Mittlerweile sind wir angekommen, in einem vier Meter hohen Raum in einer ehemaligen Färberei. Die grossen Fenster bieten beste Aussicht auf den Rheinhafen im Dreiländereck. Littmann bezeichnet sein Atelier als «chaotisch», auf die Besucherin wirkt es eher wie eine einladende Mischung aus Wohnzimmer, Galerie und Bibliothek: wenig Kunst an den Wänden, mehrere herumstehende Skulpturen und überall Bücher. Sie liegen auch auf dem langen Tisch, an den Littmann nun zum Kaffee bittet.
Während die «Arena für einen Baum» nach vier Wochen wieder verschwindet, soll der Baum selbst in Basel bleiben, sagt Littmann. Damit ist der Eisenholzbaum das Einzige, das bleibt von seinen vielen temporären Interventionen im öffentlichen Raum der Rheinstadt. Die erste führte er 2000 durch, beinahe im Zweijahrestakt folgten weitere. Littmann war einst Lehrer, später Galerist; ihm heute eine Berufsbezeichnung geben zu wollen ist schwierig. Was es wohl am besten trifft ist Vernetzer mit einem Talent dafür, andere zu begeistern und mitzureissen.
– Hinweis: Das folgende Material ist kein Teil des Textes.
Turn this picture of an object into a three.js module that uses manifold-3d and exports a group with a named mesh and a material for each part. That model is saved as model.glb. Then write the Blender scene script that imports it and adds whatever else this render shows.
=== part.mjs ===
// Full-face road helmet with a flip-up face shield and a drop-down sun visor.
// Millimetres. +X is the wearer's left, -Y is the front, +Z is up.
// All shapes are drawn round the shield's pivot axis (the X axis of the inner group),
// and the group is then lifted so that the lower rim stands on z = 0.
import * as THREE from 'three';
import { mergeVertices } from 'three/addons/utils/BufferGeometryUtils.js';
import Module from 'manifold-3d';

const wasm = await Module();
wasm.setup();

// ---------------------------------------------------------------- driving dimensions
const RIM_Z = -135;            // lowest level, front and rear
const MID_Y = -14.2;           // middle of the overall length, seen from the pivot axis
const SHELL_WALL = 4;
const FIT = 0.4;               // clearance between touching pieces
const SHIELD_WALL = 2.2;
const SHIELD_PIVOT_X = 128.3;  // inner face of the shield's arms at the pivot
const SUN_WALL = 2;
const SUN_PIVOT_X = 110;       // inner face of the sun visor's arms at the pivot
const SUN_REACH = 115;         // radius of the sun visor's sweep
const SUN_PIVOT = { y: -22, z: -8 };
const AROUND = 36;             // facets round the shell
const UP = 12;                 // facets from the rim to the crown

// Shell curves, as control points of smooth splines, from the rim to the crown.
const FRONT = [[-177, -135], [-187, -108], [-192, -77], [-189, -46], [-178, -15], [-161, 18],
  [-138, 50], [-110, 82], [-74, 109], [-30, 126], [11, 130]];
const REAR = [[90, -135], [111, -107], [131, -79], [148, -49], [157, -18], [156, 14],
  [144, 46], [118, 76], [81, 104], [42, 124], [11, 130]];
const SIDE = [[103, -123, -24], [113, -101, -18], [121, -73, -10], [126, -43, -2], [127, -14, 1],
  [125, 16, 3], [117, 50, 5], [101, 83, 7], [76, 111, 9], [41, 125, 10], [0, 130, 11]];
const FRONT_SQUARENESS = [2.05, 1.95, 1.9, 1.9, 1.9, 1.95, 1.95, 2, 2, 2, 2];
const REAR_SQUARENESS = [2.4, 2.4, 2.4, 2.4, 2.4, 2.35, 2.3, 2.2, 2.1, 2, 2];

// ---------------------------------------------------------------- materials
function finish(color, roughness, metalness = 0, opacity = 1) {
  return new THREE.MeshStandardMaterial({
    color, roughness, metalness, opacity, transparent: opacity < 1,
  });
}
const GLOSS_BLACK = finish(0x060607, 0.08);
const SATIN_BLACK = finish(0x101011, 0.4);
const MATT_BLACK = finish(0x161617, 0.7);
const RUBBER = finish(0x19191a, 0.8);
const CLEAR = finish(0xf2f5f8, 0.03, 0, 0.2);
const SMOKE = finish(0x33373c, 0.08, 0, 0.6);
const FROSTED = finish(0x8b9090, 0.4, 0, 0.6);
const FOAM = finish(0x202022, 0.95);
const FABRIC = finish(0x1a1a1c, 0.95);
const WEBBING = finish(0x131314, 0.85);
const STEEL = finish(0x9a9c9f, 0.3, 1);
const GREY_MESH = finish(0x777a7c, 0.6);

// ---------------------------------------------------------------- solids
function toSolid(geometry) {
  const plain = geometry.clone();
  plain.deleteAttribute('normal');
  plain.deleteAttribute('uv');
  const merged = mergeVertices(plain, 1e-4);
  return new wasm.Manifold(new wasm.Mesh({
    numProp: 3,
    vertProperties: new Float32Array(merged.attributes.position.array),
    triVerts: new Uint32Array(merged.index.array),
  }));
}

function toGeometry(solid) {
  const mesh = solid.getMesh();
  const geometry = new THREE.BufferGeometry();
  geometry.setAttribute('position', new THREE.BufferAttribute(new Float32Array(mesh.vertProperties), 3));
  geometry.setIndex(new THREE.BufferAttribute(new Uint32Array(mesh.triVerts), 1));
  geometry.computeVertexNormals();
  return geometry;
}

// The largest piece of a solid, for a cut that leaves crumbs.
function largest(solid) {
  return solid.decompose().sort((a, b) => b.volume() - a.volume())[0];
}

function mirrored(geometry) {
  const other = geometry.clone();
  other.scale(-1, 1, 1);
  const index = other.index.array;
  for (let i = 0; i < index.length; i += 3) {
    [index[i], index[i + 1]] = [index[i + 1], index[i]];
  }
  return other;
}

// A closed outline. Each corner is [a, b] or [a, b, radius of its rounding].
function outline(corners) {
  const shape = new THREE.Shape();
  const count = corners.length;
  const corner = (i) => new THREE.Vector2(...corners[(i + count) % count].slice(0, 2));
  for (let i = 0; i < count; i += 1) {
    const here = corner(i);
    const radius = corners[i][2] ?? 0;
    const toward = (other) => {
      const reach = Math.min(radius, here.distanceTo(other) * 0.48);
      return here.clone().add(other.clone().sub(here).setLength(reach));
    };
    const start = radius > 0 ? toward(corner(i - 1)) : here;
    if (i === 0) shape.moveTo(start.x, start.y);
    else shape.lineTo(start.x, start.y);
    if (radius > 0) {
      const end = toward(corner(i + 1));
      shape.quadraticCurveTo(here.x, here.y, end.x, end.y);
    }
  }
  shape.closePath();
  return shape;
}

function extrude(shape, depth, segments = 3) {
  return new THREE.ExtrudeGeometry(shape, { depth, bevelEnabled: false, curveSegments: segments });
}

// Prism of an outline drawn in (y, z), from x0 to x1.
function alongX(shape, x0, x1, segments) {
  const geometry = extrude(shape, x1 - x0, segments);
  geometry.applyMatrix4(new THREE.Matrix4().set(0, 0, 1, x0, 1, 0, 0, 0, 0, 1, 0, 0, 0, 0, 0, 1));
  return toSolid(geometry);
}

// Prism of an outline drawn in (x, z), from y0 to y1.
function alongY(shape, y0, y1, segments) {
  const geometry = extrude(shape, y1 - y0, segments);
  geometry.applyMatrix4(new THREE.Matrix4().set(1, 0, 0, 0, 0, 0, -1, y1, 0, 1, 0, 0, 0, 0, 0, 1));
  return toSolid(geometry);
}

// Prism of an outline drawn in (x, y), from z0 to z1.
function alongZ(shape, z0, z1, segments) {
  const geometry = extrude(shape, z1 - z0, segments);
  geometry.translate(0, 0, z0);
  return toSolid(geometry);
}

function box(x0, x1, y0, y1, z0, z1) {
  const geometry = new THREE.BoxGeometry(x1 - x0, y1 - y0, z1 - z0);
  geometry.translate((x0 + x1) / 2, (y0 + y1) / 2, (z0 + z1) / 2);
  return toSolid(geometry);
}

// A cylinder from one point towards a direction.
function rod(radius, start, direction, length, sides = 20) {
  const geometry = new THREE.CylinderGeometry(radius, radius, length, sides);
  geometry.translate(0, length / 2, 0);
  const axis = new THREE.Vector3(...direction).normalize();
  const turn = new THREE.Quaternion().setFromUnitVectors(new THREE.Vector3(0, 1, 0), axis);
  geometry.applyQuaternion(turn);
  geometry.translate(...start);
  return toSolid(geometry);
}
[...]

Hat er sich auf eine seiner vielen Ideen festgelegt, dann organisiert er die Mitstreiter, ob das nun andere Künstler oder Ingenieure sind, treibt Materialien, wie riesige Stoffplanen, die über den Gassen Basels hängen sollen, oder tonnenweise Backsteine auf, besorgt die finanziellen Mittel und hat in der Zwischenzeit alle Zweifler überzeugt, die der Idee im Weg standen.
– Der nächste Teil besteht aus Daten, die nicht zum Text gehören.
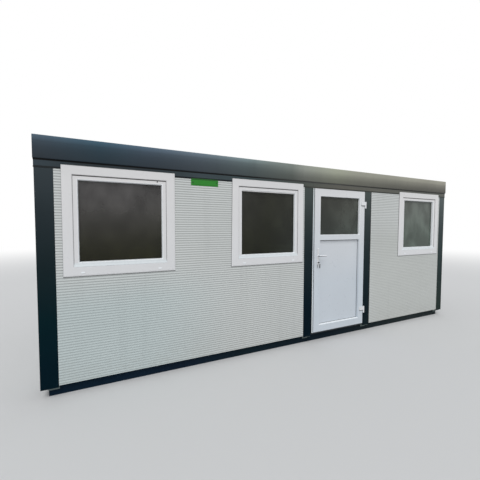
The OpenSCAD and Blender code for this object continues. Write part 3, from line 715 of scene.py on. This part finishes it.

Littmann spricht mit dem ganzen Körper, lacht oft und beginnt kaum einen Satz mit «ich». Wenn er von Projekten erzählt, nennt er stets alle Beteiligten beim Namen – wer ihm das Bild gezeigt hat, das ihn dazu inspirierte, einen ganzen Wald in ein Fussballstadion zu pflanzen, wer die Fotos der Häuserfassaden schoss, auf denen er Werke diverser Künstler installierte, wer ihm dem Baumeister vorgestellt hat, der ihn ein Zimmer für einen Engel auf dem Basler Münster bauen liess.
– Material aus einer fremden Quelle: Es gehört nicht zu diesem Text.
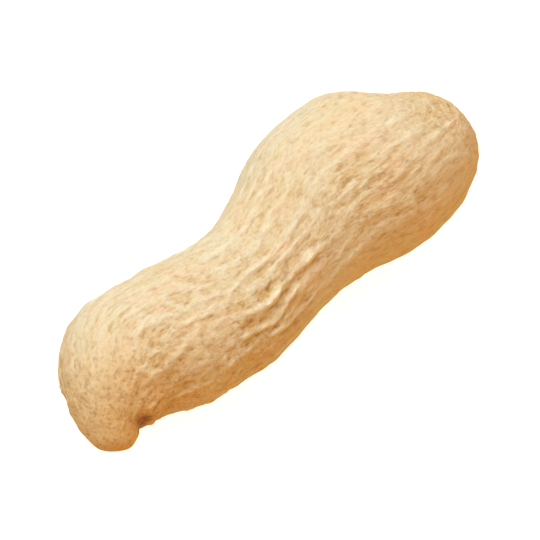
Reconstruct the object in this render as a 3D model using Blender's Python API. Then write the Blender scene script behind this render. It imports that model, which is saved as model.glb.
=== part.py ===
"""A peanut in its shell, lying on its side.

The pod is one grown piece, so it is one closed solid: rings swept from the beak at -X to the scar at +X,
where it hung from the plant. A raised net covers it: long ridges that run from end to end, and short cross
ridges between them. Each lobe rests on a small flat spot at z = 0.
"""

import math
import random

import bmesh
import bpy
import numpy as np
from mathutils import Vector, noise

MM = 0.001

# Stations from the beak to the scar: where the middle of the ring is (x along the pod, y sideways, z up, in
# millimetres), half its width and half its height in millimetres, then its turn to +Y and its tilt up in
# degrees.
STATIONS = (
    (-21.9, -4.1, 4.4, 0.0, 0.0, 48, 22),
    (-21.75, -3.85, 4.5, 1.4, 1.3, 47, 21),
    (-21.35, -3.2, 4.8, 2.15, 2.0, 46, 19),
    (-20.65, -2.5, 5.1, 3.1, 2.9, 43, 17),
    (-18.3, -0.8, 5.7, 5.1, 5.0, 34, 13),
    (-15.2, 0.25, 6.1, 6.75, 6.2, 18, 6),
    (-10.8, -0.2, 6.2, 6.5, 6.3, 3, 0),
    (-5.6, -1.0, 6.2, 6.15, 5.8, -4, 2),
    (-1.8, -0.7, 6.5, 5.75, 5.3, 4, 6),
    (2.0, 0.0, 6.9, 6.1, 5.9, 8, 6),
    (6.0, 0.7, 7.3, 7.2, 7.0, 4, 3),
    (10.4, 0.3, 7.5, 7.8, 7.6, 4, 2),
    (14.6, 0.2, 7.8, 7.5, 7.2, 14, 4),
    (17.5, 0.4, 8.0, 5.8, 5.7, 27, 8),
    (19.1, 1.5, 8.5, 3.2, 3.3, 38, 12),
    (20.3, 2.2, 8.8, 0.0, 0.0, 44, 14),
)
STEPS_BETWEEN_STATIONS = 40

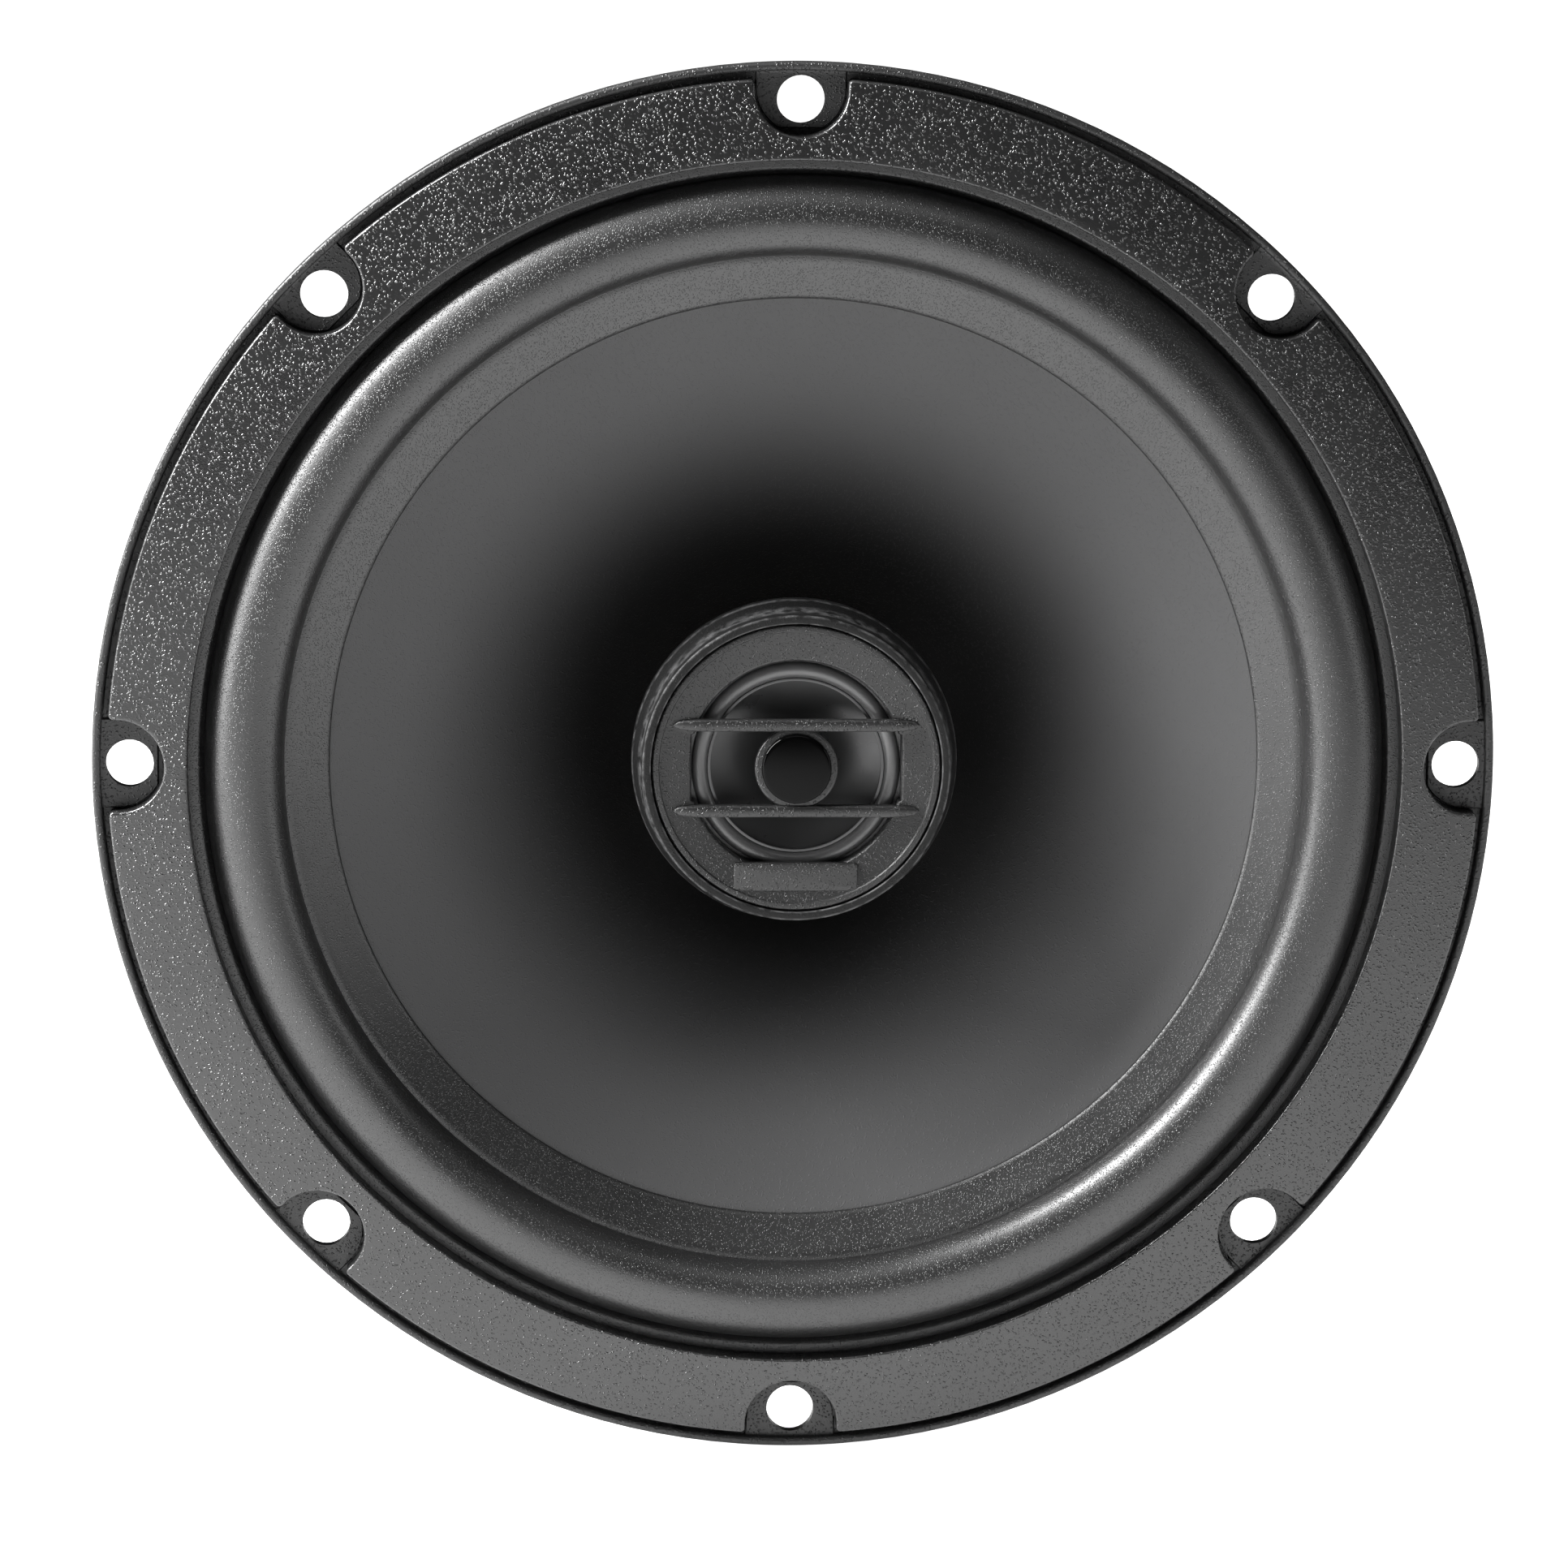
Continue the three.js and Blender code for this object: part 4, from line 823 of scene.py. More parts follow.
front_path, _ = rounded(
    [
        [MOUTH_R + FLANGE_OVER, SHEET], [MOUTH_R, SHEET], [MOUTH_R, WALL_END],
        [slope_radius(SLOPE_TOP), SLOPE_TOP],
    ], [0, 1.15, 2.4, 0], closed=False, steps=5,
)
rear_path, _ = rounded(
    [
        [slope_radius(SLOPE_LOW), SLOPE_LOW], [LEDGE_R, LEDGE_F], [LEDGE_IN, LEDGE_F],
        [SEAT_R, SEAT_F], [SEAT_HOLE, SEAT_F],
    ], [0, 1.6, 1.2, 1.2, 0], closed=False, steps=5,
)


def path_normal(path):
    """Unit normals of a profile, turned towards the rear of the sheet."""
    tangent = np.gradient(path, axis=0)
    normal = np.column_stack([-tangent[:, 1], tangent[:, 0]])
    return normal / np.linalg.norm(tangent, axis=1, keepdims=True)


print("profile points:", len(front_path), "and", len(rear_path))

# %% [markdown]
# Six windows are punched through the slope. A window is a superellipse,
# |angle / 21|^5 + |height / half height|^5 = 1, which is a rectangle with soft corners. The rows
# above a window end on its upper half and the rows below start on its lower half. Columns crowd
# towards the window's sides, where the outline turns fast. Between windows the two halves meet
# and make a leg, with a bead pressed along its middle that stiffens it.

# %% Windows and legs
WINDOWS, WINDOW_HALF_DEG, WINDOW_POWER = 6, 21.0, 5
WINDOW_COLUMNS, LEG_COLUMNS, CROWDING = 42, 11, 2.2
window_mid, window_half = (WALL_END + LEDGE_F) / 2, (WALL_END - LEDGE_F) / 2 - 4.0
crowd = 1 - (1 - np.linspace(0, 1, WINDOW_COLUMNS // 2 + 1)) ** CROWDING
window_angle = WINDOW_HALF_DEG * np.concatenate([-crowd[::-1], crowd[1:]])
leg_angle = np.linspace(WINDOW_HALF_DEG, 180 / WINDOWS, LEG_COLUMNS + 1)[1:]
bay_angle = np.concatenate([-leg_angle[:-1][::-1], window_angle, leg_angle])
across = np.minimum(np.abs(bay_angle) / WINDOW_HALF_DEG, 1)
half_open = window_half * (1 - across**WINDOW_POWER) ** (1 / WINDOW_POWER)
bay_turns = np.arange(WINDOWS) * 360 / WINDOWS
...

Auch die Namen berühmter Mentoren wie Joseph Beuys und Weggefährten wie Jean Tinguely fallen nicht auf die Art und Weise, wie es Menschen tun, die nur reden, um klarzumachen mit wie vielen wichtigeren Personen als das momentane Gegenüber sie schon im Gespräch waren. So rechnet Littmann den eigenen Erfolg ausserhalb des kommerzialisierten Kunstbetriebs auch lieber dem Glück und dem Zufall als der eigenen Leistung an.
Zu dieser Einstellung passt auch seine Aussage, dass es an Eitelkeit grenze, im Nachhinein dem eigenen Leben einen roten Faden einweben zu wollen. Auch wenn er es nicht beabsichtigt hat, zieht sich ein Thema durch sein vielseitiges Werk: die Schärfung der Wahrnehmung. «Es geht uns doch allen so, wir nehmen die Dinge des Alltags kaum mehr richtig wahr», sagt Littmann. «Ein Eingriff via Kunst verändert das und löst etwas aus. Diese Erfahrung, das Alltägliche neu zu betrachten, will ich den Menschen mitgeben.» Ab nächster Woche tut er das wieder, mit einer Arena für einen Baum mitten in Basel.